━━ Listing ━━

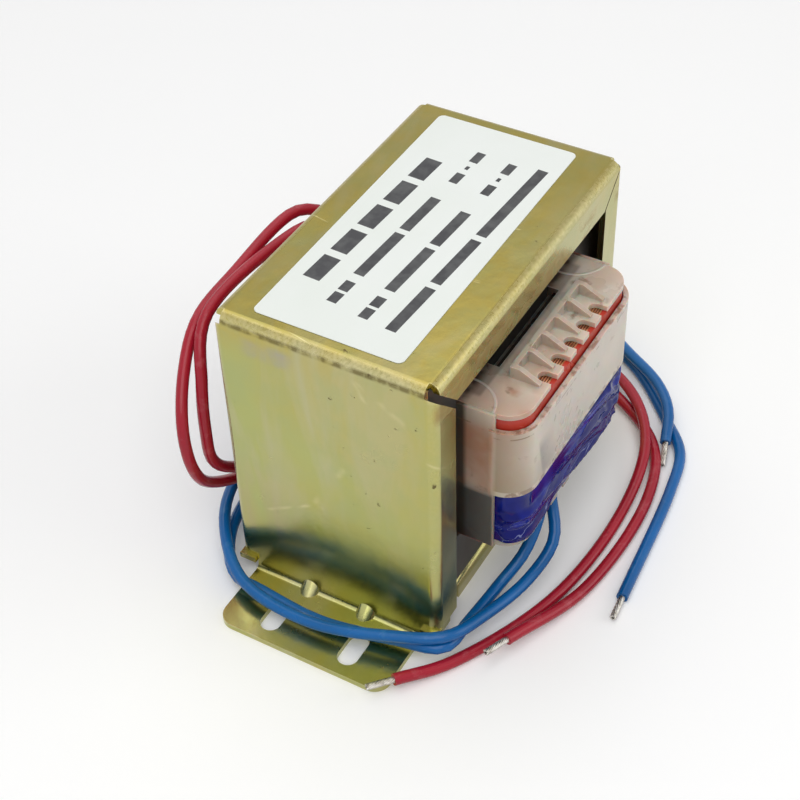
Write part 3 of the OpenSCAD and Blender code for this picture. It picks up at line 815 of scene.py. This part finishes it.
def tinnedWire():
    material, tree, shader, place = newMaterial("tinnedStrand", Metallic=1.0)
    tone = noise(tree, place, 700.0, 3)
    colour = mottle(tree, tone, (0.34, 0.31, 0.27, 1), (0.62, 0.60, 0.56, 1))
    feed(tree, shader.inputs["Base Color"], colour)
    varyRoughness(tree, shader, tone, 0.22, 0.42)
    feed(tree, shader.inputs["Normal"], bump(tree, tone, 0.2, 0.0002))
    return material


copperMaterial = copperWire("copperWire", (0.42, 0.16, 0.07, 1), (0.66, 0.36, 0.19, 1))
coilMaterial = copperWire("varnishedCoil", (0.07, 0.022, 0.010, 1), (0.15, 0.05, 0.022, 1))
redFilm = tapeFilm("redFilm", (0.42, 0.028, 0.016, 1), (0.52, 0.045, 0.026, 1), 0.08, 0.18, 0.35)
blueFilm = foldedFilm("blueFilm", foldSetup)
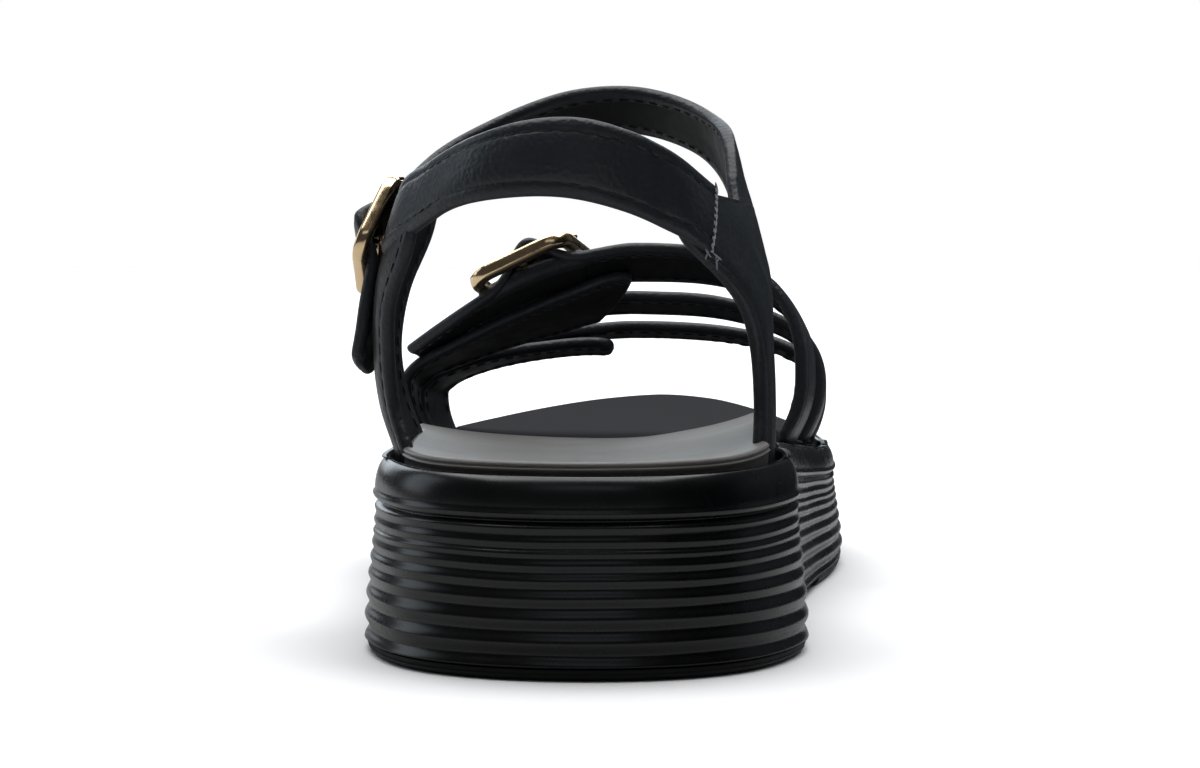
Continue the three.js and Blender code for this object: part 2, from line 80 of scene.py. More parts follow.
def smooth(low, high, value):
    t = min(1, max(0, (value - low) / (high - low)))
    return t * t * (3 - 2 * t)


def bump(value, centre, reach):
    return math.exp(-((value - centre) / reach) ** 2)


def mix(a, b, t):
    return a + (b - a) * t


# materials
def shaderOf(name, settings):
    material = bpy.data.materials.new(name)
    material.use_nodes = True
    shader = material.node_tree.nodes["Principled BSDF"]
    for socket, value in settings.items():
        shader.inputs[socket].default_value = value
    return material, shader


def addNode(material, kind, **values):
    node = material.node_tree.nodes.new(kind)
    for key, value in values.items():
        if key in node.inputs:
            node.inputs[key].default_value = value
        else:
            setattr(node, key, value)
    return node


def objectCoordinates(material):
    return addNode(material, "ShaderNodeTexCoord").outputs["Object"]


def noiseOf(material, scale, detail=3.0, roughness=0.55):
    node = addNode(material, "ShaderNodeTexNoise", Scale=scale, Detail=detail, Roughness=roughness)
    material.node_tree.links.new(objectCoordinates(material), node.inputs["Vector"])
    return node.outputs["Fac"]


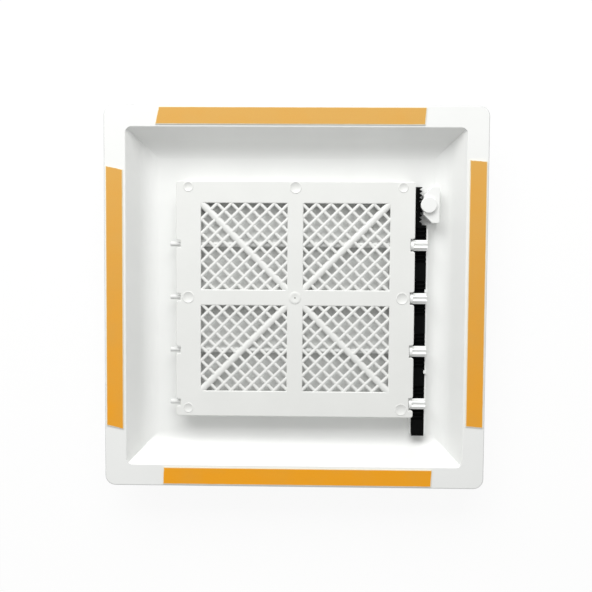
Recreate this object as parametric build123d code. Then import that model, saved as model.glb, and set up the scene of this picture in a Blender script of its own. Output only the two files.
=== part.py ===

━━━

Exactly reproduce the material above.

_Right answer_
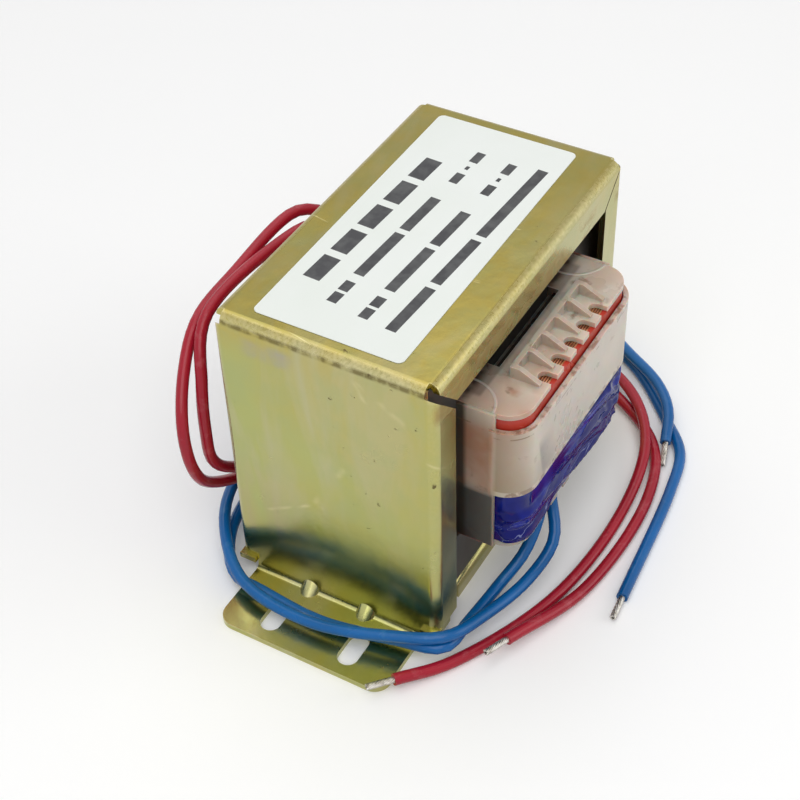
Write part 3 of the OpenSCAD and Blender code for this picture. It picks up at line 815 of scene.py. This part finishes it.
def tinnedWire():
    material, tree, shader, place = newMaterial("tinnedStrand", Metallic=1.0)
    tone = noise(tree, place, 700.0, 3)
    colour = mottle(tree, tone, (0.34, 0.31, 0.27, 1), (0.62, 0.60, 0.56, 1))
    feed(tree, shader.inputs["Base Color"], colour)
    varyRoughness(tree, shader, tone, 0.22, 0.42)
    feed(tree, shader.inputs["Normal"], bump(tree, tone, 0.2, 0.0002))
    return material


copperMaterial = copperWire("copperWire", (0.42, 0.16, 0.07, 1), (0.66, 0.36, 0.19, 1))
coilMaterial = copperWire("varnishedCoil", (0.07, 0.022, 0.010, 1), (0.15, 0.05, 0.022, 1))
redFilm = tapeFilm("redFilm", (0.42, 0.028, 0.016, 1), (0.52, 0.045, 0.026, 1), 0.08, 0.18, 0.35)
blueFilm = foldedFilm("blueFilm", foldSetup)
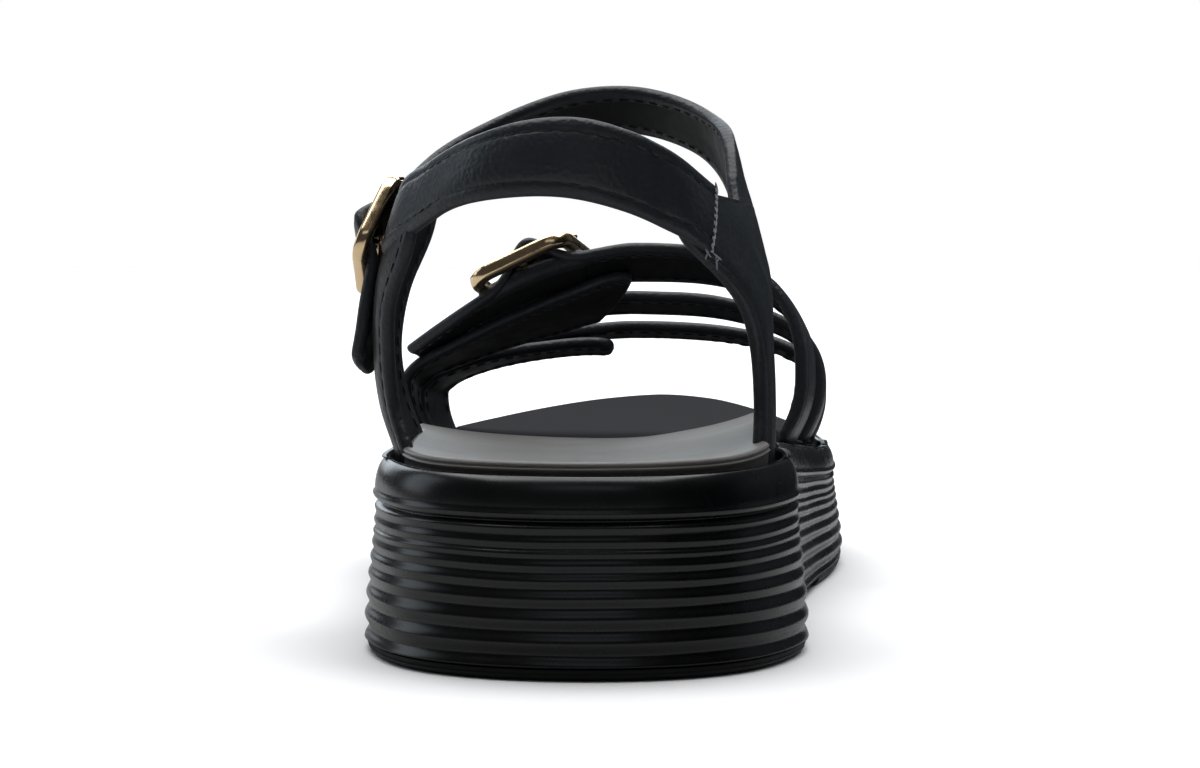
Continue the three.js and Blender code for this object: part 2, from line 80 of scene.py. More parts follow.
def smooth(low, high, value):
    t = min(1, max(0, (value - low) / (high - low)))
    return t * t * (3 - 2 * t)


def bump(value, centre, reach):
    return math.exp(-((value - centre) / reach) ** 2)


def mix(a, b, t):
    return a + (b - a) * t


# materials
def shaderOf(name, settings):
    material = bpy.data.materials.new(name)
    material.use_nodes = True
    shader = material.node_tree.nodes["Principled BSDF"]
    for socket, value in settings.items():
        shader.inputs[socket].default_value = value
    return material, shader


def addNode(material, kind, **values):
    node = material.node_tree.nodes.new(kind)
    for key, value in values.items():
        if key in node.inputs:
            node.inputs[key].default_value = value
        else:
            setattr(node, key, value)
    return node


def objectCoordinates(material):
    return addNode(material, "ShaderNodeTexCoord").outputs["Object"]


def noiseOf(material, scale, detail=3.0, roughness=0.55):
    node = addNode(material, "ShaderNodeTexNoise", Scale=scale, Detail=detail, Roughness=roughness)
    material.node_tree.links.new(objectCoordinates(material), node.inputs["Vector"])
    return node.outputs["Fac"]


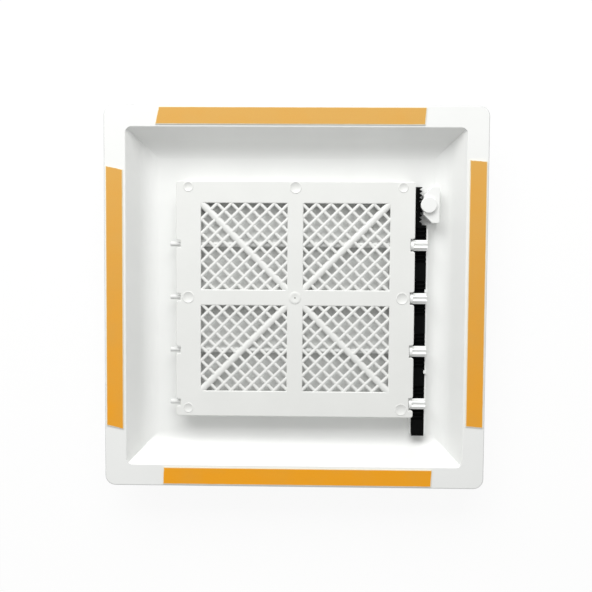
Recreate this object as parametric build123d code. Then import that model, saved as model.glb, and set up the scene of this picture in a Blender script of its own. Output only the two files.
=== part.py ===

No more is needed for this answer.